OPEC pumps 40 percent of the world’s oil and has reduced daily output targets by 4.2 million barrels since September to prevent a glut and slow the decline in prices. The 11 member- states subject to quotas are still producing about 800,000 barrels a day more than the group agreed in December.

“We need to adhere and then in May we can look if other measures can be taken,” OPEC President Jose Maria Botelho de Vasconcelos said yesterday.

Brent crude oil for April settlement declined as much as $1.66, or 3.7 percent, to $43.27 a barrel on London’s ICE Futures Europe exchange. It was at $43.46 a barrel at 10:22 a.m. Singapore time. The contract, which expires today, dropped 16 cents, or 0.4 percent, to $44.93 on March 13.

The more actively traded May contract fell as much as 4.1 percent to $44 a barrel after falling 0.7 percent on March 13.

Hedge-Fund Bets

The collapse in oil prices has cut costs for consumers and business, one of the few bright spots in a bleak economic picture. Finance chiefs from the 20 biggest developed and emerging economies pledged a “sustained effort” to end the recession after a weekend meeting. The International Monetary Fund predicts the first global economic contraction in six decades.

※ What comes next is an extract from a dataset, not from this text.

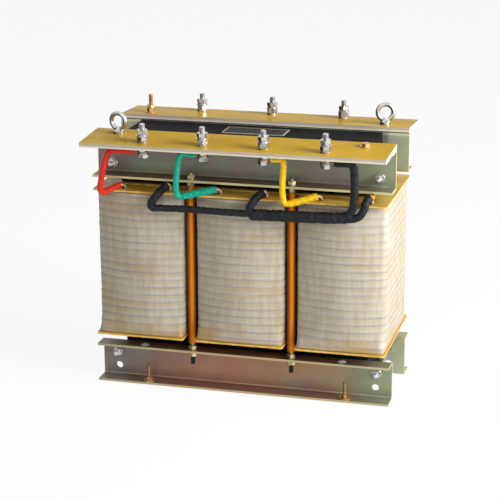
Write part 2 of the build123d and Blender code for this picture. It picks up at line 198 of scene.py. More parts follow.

Hedge-fund managers and other large speculators last week increased their bets on falling oil prices for a second week, according to U.S. Commodity Futures Trading Commission data.

Speculative net-short positions, the difference between contracts to buy and sell the commodity, jumped 11-fold to 6,015 contracts on March 10, the commission said March 13.

‘Poor Economic Picture’

“The net-short position is a reflection of the demand outlook,” said Hudson Capital’s Kornafel. “The previously announced cuts will eventually drain excess supply from the market but right now everyone is looking at the demand from the poor global economic picture.”

New York futures have fallen 70 percent from their $147.27 record on July 11 as slowing world growth forced the International Energy Agency to revise its demand outlook for seven straight months. Oil reached a four-year low of $32.40 on Dec. 19.

Finance ministers from the 20 largest economies yesterday pledged a “sustained effort” to cleanse banks of bad assets and free up global lending. A report today in the U.S., the world’s largest oil consumer, will probably show industrial production fell 1.3 percent in February, the sixth decline in seven months, according to a Bloomberg News survey of economists.

Macro-economic reports aren’t likely to provide support for oil any time soon and yesterday’s OPEC decision will probably leave prices to “range-trade” between $40 and $50, said Toby Hassall, research analyst at Commodity Warrants Australia Pty in Sydney.

“If we can get full compliance on the previous output cuts, that will continue to take some of the excess supply out of the market,” he said. “Inventories in the U.S. have started to level-off somewhat.”

U.S. crude oil inventories in the U.S. stalled at about 351 million barrels the past five weeks, after climbing 9 percent in January.